Make sure everything builds and foreign types get generated into the generated folder.

(If you're generating TypeScript, you may need pnpm to be installed and in your $PATH.)

cargo build

Tip

If you have a Capabilities struct (i.e. you are not using the new #[effect] macro), and are having problems building, make sure your Capabilities struct also implements the Export trait.
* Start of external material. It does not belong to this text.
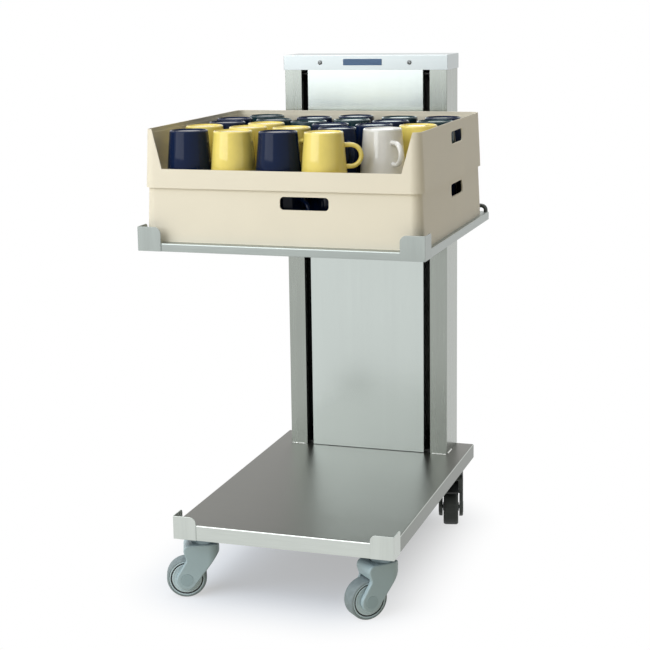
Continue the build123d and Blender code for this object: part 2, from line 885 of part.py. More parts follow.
# Channels under the platform, across its width
channel_half_length = platform_width / 2 - platform_return - channel_end_gap
with BuildPart() as platform_cross_channels:
    for middle_y in channel_places:
        with BuildSketch(Plane.YZ.offset(-channel_half_length)):
            with Locations((middle_y, arm_top)):
                Rectangle(
                    channel_width,
                    platform_height - sheet - arm_top,
                    align=(Align.CENTER, Align.MIN),
                )
            with Locations((middle_y, arm_top + channel_sheet)):
                Rectangle(
                    channel_width - 2 * channel_sheet,
                    platform_edge,
                    align=(Align.CENTER, Align.MIN),
                    mode=Mode.SUBTRACT,
                )
        extrude(amount=2 * channel_half_length)
    arm_bolt_x = arm_outer - arm_flange / 2
    arm_bolt_spots = [(side * arm_bolt_x, y) for side in (-1, 1) for y in channel_places]
    hole_depth = channel_sheet + 2 * overcut
    rods_at(arm_bolt_spots, arm_top - overcut, m8_radius + screw_gap, hole_depth, Mode.SUBTRACT)
save(platform_cross_channels.part, "platform_cross_channels")

# Bolts from the arms into the channels
with BuildPart() as platform_arm_bolts:
    flange_low = arm_top - arm_flange_thick
    nut_low = arm_top + channel_sheet
    hexagon_at(arm_bolt_spots, flange_low - m8_head, m8_head_radius, m8_head)
    rods_at(arm_bolt_spots, flange_low, m8_radius, nut_low + m8_nut - flange_low)
    hexagon_at(arm_bolt_spots, nut_low, m8_head_radius, m8_nut)
save(platform_arm_bolts.part, "platform_arm_bolts")

# Cantilever arms
upper_axle = platform_height + roller_upper
lower_axle = platform_height - roller_lower
arm_back = mast_mid + roller_radius
rail_room = rail_wall + axle_ring_thick + 2 * body_gap + roller_side_room
roller_inner = post_inner - rail_room - roller_width
roller_outer = roller_inner + roller_width
axle_end = roller_outer + body_gap + axle_ring_thick
axle_steps = (
    (arm_inner - axle_head_thick, arm_inner, axle_head_radius),
    (arm_inner - axle_head_thick, axle_end, roller_axle_radius),
    (arm_outer, roller_inner - body_gap, axle_collar_radius),
    (roller_outer + body_gap, axle_end, axle_ring_radius),
)


def platform_arm(side):
    """Arm: a tapered bracket under the platform, an upright in the mast and two stub axles."""
    with BuildPart() as arm:
        with BuildSketch(Plane.YZ.offset(side * arm_mid - arm_thick / 2)):
            with BuildLine():
                Polyline(
                    (arm_front, arm_top),
                    (carriage_front, arm_top),
                    (carriage_front, arm_head),
                    (arm_back, arm_head),
                    (arm_back, arm_foot),
                    (carriage_front, arm_foot),
                    (mast_front, arm_top - arm_root_height),
                    (arm_front, arm_top - arm_front_height),
                    close=True,
                )
            make_face()
            fillet(vertices().group_by(Axis.Y)[-1], arm_round)
            fillet(vertices().group_by(Axis.Y)[0], arm_tip_round)
        extrude(amount=arm_thick)
        with BuildSketch(Plane.XY.offset(arm_top - arm_flange_thick)):
            with Locations((side * (arm_outer - arm_flange / 2), arm_front)):
                Rectangle(
                    arm_flange, platform_back - arm_front, align=(Align.CENTER, Align.MIN)
                )
            with Locations(*arm_bolt_spots):
                Circle(m8_radius + screw_gap, mode=Mode.SUBTRACT)
        extrude(amount=arm_flange_thick)
        for start, end, radius in axle_steps:
            with BuildSketch(Plane.YZ.offset(side * start)):
                with Locations((mast_mid, upper_axle), (mast_mid, lower_axle)):
                    Circle(radius)
            extrude(amount=side * (end - start))
    return arm


for side, word in ((-1, "left"), (1, "right")):
    save(platform_arm(side).part, f"platform_arm_{word}")

# Carriage plate between the arms, with a bottom flange for the springs
carriage_back = hook_y + hook_edge
with BuildPart() as carriage_plate:
    with BuildSketch(Plane.YZ.offset(-arm_inner)):
        with Locations((carriage_front, carriage_low)):
            Rectangle(carriage_thick, carriage_high - carriage_low, align=(Align.MIN, Align.MIN))
            Rectangle(carriage_back - carriage_front, carriage_thick, align=(Align.MIN, Align.MIN))
        with Locations((carriage_front, carriage_high - carriage_thick)):
            Rectangle(carriage_top_flange, carriage_thick, align=(Align.MIN, Align.MIN))
    extrude(amount=2 * arm_inner)
    hook_spots = [(x, hook_y) for x in spring_places]
    hole_depth = carriage_thick + 2 * overcut
    rods_at(hook_spots, carriage_low - overcut, hook_hole, hole_depth, Mode.SUBTRACT)
save(carriage_plate.part, "carriage_plate")

# Guide rollers
def guide_roller(side, level):
    """Nylon roller on its stub axle, with a shallow recess on each side."""
    with BuildPart() as roller:
        with BuildSketch(Plane.YZ.offset(side * roller_inner)):
            with Locations((mast_mid, level)):
                Circle(roller_radius)
                Circle(roller_axle_radius + shaft_gap, mode=Mode.SUBTRACT)
        extrude(amount=side * roller_width)
        for face, depth in ((roller_inner, roller_recess), (roller_outer, -roller_recess)):
            with BuildSketch(Plane.YZ.offset(side * face)):
                with Locations((mast_mid, level)):
                    Circle(roller_radius - roller_rim)
                    Circle(roller_axle_radius + roller_hub, mode=Mode.SUBTRACT)
            extrude(amount=side * depth, mode=Mode.SUBTRACT)
    return roller


for side, word in ((-1, "left"), (1, "right")):
    save(guide_roller(side, upper_axle).part, f"guide_roller_upper_{word}")
    save(guide_roller(side, lower_axle).part, f"guide_roller_lower_{word}")

# Extension springs: the tube that each coil fills, with a bar and a hook at each end
upper_hook = anchor_height - hook_drop + anchor_thick / 2
lower_hook = carriage_low + carriage_thick / 2 + hook_drop
wire = spring_wire / 2
coil_ends = (lower_hook + hook_radius - spring_bar, upper_hook - hook_radius + spring_bar)
with BuildPart() as extension_springs:
    with BuildSketch(Plane.XY.offset(coil_ends[0])):
        with Locations(*[(x, spring_y) for x in spring_places]):
            Circle(spring_radius)
            Circle(spring_radius - spring_wire, mode=Mode.SUBTRACT)
    extrude(amount=coil_ends[1] - coil_ends[0])
    for x in spring_places:
        for level, bar in ((lower_hook, lower_hook + hook_radius), (upper_hook, upper_hook - hook_radius)):
            with Locations(Location((x, spring_y, level), (0, 90, 0))):
                Torus(hook_radius, wire)
            with Locations(Location((x, spring_y, bar), (0, 90, 0))):
                Cylinder(spring_bar_radius, 2 * (spring_radius - wire))
save(extension_springs.part, "extension_springs")

# One dish basket about its own middle, standing on z = 0, with its low side to the front
basket_taper = degrees(atan(basket_draft / basket_height))


def basket_size(level, inset):
    """Width, depth and corner radius of the basket at a height, drawn in by an inset."""
    narrow = basket_draft * level / basket_height + inset
    return basket_width - 2 * narrow, basket_depth - 2 * narrow, basket_corner - narrow


wall_cut = basket_draft + basket_wall + 2 * overcut
with BuildPart() as basket_walls:
    with BuildSketch():
        RectangleRounded(*basket_size(0, 0))
    extrude(amount=basket_height, taper=basket_taper)
    with BuildSketch():
        RectangleRounded(*basket_size(0, basket_wall))
    extrude(amount=basket_height, taper=basket_taper, mode=Mode.SUBTRACT)
    ledge_level = basket_height - ledge_height
    with BuildSketch(Plane.XY.offset(ledge_level)):
        RectangleRounded(*basket_size(ledge_level, basket_wall - ledge_depth))
    extrude(amount=ledge_height, taper=basket_taper, mode=Mode.SUBTRACT)
    fillet(basket_walls.faces().sort_by(Axis.Z)[-1].edges(), basket_rim_round)
    with BuildSketch(Plane.XZ.offset(basket_depth / 2 + overcut)):
        with BuildLine():
            Polyline(
                (-low_front_half, low_front_height),
                (-low_front_top_half, basket_height + overcut),
                (low_front_top_half, basket_height + overcut),
                (low_front_half, low_front_height),
                close=True,
            )
        make_face()
    extrude(amount=-wall_cut, mode=Mode.SUBTRACT)
    with BuildSketch(Plane.XZ.offset(-basket_depth / 2 - overcut)):
        with Locations((-handle_shift_x, handle_level)):
            RectangleRounded(handle_width, handle_height, handle_round)
    extrude(amount=wall_cut, mode=Mode.SUBTRACT)
    for side in (-1, 1):
        with BuildSketch(Plane.YZ.offset(side * (basket_width / 2 + overcut))):
            with Locations((side * handle_shift_y, handle_level)):
                RectangleRounded(handle_width, handle_height, handle_round)
        extrude(amount=-side * wall_cut, mode=Mode.SUBTRACT)

# The lattice floor of the basket
floor_top = stack_overlap + basket_floor
with BuildPart() as basket_lattice:
    with BuildSketch(Plane.XY.offset(stack_overlap)):
        RectangleRounded(*basket_size(stack_overlap, basket_wall + lattice_gap))
    extrude(amount=basket_floor, taper=basket_taper)
    pitch_x = (basket_width - 2 * lattice_border) / lattice_columns
    pitch_y = (basket_depth - 2 * lattice_border) / lattice_rows
    with BuildSketch(Plane.XY.offset(stack_overlap)):
        with GridLocations(pitch_x, pitch_y, lattice_columns, lattice_rows):
            RectangleRounded(pitch_x - lattice_bar, pitch_y - lattice_bar, lattice_round)
    extrude(amount=basket_floor, mode=Mode.SUBTRACT)

lower_basket_z = platform_height
upper_basket_z = platform_height + step_pitch
basket_places = {
    "lower_basket": Location((basket_side_shift, basket_y, lower_basket_z), (0, 0, 180)),
    "upper_basket": Location((basket_side_shift, basket_y, upper_basket_z)),
}
for name, place in basket_places.items():
    save(basket_walls.part.moved(place), name)
    save(basket_lattice.part.moved(place), f"{name}_floor")


# One mug about its own axis, standing on its rim, with its handle towards +X
def mug_radius(level):
    """Outer radius of the mug at a height above its rim."""
    return mug_rim_radius + (mug_foot_radius - mug_rim_radius) * level / mug_height


inside_top = mug_height - mug_floor
with BuildPart() as mug:
    with BuildSketch(Plane.XZ):
        with BuildLine():
            Polyline(
                (mug_rim_radius - mug_rim_edge, 0),
                (mug_radius(mug_rim_edge), mug_rim_edge),
                (mug_radius(mug_height - mug_foot_edge), mug_height - mug_foot_edge),
                (mug_foot_radius - mug_foot_edge, mug_height),
                (mug_foot_radius - mug_foot_ring, mug_height),
                (mug_foot_radius - mug_foot_ring - mug_foot_draft, mug_height - mug_foot_recess),
                (0, mug_height - mug_foot_recess),
                (0, inside_top - mug_foot_recess),
                (mug_radius(inside_top) - mug_wall, inside_top - mug_foot_recess),
                (mug_rim_radius - mug_wall, mug_rim_edge),
                (mug_rim_radius - mug_wall + mug_rim_edge, 0),
                close=True,
            )
        make_face()
    revolve(axis=Axis.Z)
    with BuildLine(Plane.XZ) as grip_line:
        grip_middle = (grip_top + grip_bottom) / 2
        grip_bow = (grip_top - grip_bottom) / 2
        grip_start = mug_radius(grip_top) - grip_bite
        Line((grip_start, grip_top), (grip_reach, grip_top))
        ThreePointArc(
            (grip_reach, grip_top),
            (grip_reach + grip_bow, grip_middle),
            (grip_reach, grip_bottom),
        )
        Line((grip_reach, grip_bottom), (mug_radius(grip_bottom) - grip_bite, grip_bottom))
    with BuildSketch(Plane(origin=(grip_start, 0, grip_top), x_dir=(0, 1, 0), z_dir=(1, 0, 0))):
        Ellipse(grip_width / 2, grip_thick / 2)
    sweep(path=grip_line.line)


def mug_spots(colours, level, turned):
    """Where the mugs of some colours stand in a basket, which may be turned half round."""
    sign = -1 if turned else 1
    return [
        Location((sign * x, basket_y + sign * y, level), (0, 0, handle + (180 if turned else 0)))
        for x, y, handle, colour in mug_places
        if colour in colours
    ]


upper_mug_z = upper_basket_z + floor_top
lower_mug_z = lower_basket_z + floor_top
mug_nodes = {
    "mugs_navy": mug_spots(("navy",), upper_mug_z, False),
    "mugs_yellow": mug_spots(("yellow",), upper_mug_z, False),
    "mugs_teal": mug_spots(("teal",), upper_mug_z, False),
    "mug_white": mug_spots(("white",), upper_mug_z, False),
    "lower_mugs": mug_spots(("navy", "yellow", "teal", "white"), lower_mug_z, True),
}
for name, spots in mug_nodes.items():
    with BuildPart() as mugs:
        with Locations(*spots):
            add(mug.part)
    save(mugs.part, name)

travel_up = anchor_height - upper_buffer - body_gap - arm_head
travel_down = arm_foot - foot_top - lower_buffer - body_gap
print("platform travel up", round(travel_up, 2), "and down", round(travel_down, 2))
print("springs at rest, hook to hook", round(upper_hook - lower_hook, 2))
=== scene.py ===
"""Looks of a dish basket dispenser cart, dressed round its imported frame.

Metres, unless a docstring gives another unit. +X is the cart's right, +Y its back, +Z up.
"""

from __future__ import annotations

import json
import logging
import math
from collections.abc import Sequence
from dataclasses import dataclass, field
from enum import Enum
from functools import cached_property
from typing import Any

import bmesh
import bpy
from mathutils import Matrix, Vector
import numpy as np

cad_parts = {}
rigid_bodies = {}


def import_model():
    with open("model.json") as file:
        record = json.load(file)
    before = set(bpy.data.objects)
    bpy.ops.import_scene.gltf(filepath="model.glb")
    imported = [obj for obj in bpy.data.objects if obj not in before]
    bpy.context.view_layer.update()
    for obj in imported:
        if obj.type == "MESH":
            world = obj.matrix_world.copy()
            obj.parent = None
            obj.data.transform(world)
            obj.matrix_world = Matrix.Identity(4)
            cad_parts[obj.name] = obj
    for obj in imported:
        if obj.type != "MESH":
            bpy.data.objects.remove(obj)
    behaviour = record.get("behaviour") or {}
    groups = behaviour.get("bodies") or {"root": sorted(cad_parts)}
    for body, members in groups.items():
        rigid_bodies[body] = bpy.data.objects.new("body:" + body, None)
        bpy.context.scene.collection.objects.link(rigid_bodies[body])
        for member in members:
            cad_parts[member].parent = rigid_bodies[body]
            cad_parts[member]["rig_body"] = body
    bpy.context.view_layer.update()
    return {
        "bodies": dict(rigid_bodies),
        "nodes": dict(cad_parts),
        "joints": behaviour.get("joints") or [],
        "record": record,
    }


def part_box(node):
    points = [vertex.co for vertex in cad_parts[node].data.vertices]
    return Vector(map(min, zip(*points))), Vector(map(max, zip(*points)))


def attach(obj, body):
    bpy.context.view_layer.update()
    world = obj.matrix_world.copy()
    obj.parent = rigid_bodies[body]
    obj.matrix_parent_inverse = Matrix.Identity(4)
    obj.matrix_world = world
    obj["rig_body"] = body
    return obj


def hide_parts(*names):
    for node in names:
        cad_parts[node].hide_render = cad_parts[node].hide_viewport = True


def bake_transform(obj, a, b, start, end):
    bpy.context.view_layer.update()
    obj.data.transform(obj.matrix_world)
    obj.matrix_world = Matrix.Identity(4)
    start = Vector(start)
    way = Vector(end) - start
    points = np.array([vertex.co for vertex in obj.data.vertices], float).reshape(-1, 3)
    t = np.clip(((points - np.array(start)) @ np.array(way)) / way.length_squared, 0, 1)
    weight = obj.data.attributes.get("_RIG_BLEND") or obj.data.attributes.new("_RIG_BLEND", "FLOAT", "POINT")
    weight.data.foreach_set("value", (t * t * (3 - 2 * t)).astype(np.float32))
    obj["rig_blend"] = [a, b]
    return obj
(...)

There is a derive macro that can do this for you, e.g.:

#[cfg_attr(feature = "typegen", derive(crux_core::macros::Export))]
#[derive(crux_core::macros::Effect)]
pub struct Capabilities {
    render: Render<Event>,
    http: Http<Event>,
}

The Export and Effect derive macros can be configured with the effect attribute if you need to specify a different name for the Effect type e.g.:

#[cfg_attr(feature = "typegen", derive(Export))]
#[derive(Effect)]
#[effect(name = "MyEffect")]
pub struct Capabilities {
    render: Render<Event>,
    pub_sub: PubSub<Event>,
}

Additionally, if you are using a Capability that does not need to be exported to the foreign language, you can use the #[effect(skip)] attribute to skip exporting it, e.g.:

#[cfg_attr(feature = "typegen", derive(Export))]
#[derive(Effect)]
pub struct Capabilities {
    render: Render<Event>,
    #[effect(skip)]
    compose: Compose<Event>,
}

Success

You should now be ready to set up iOS, Android, or web specific builds.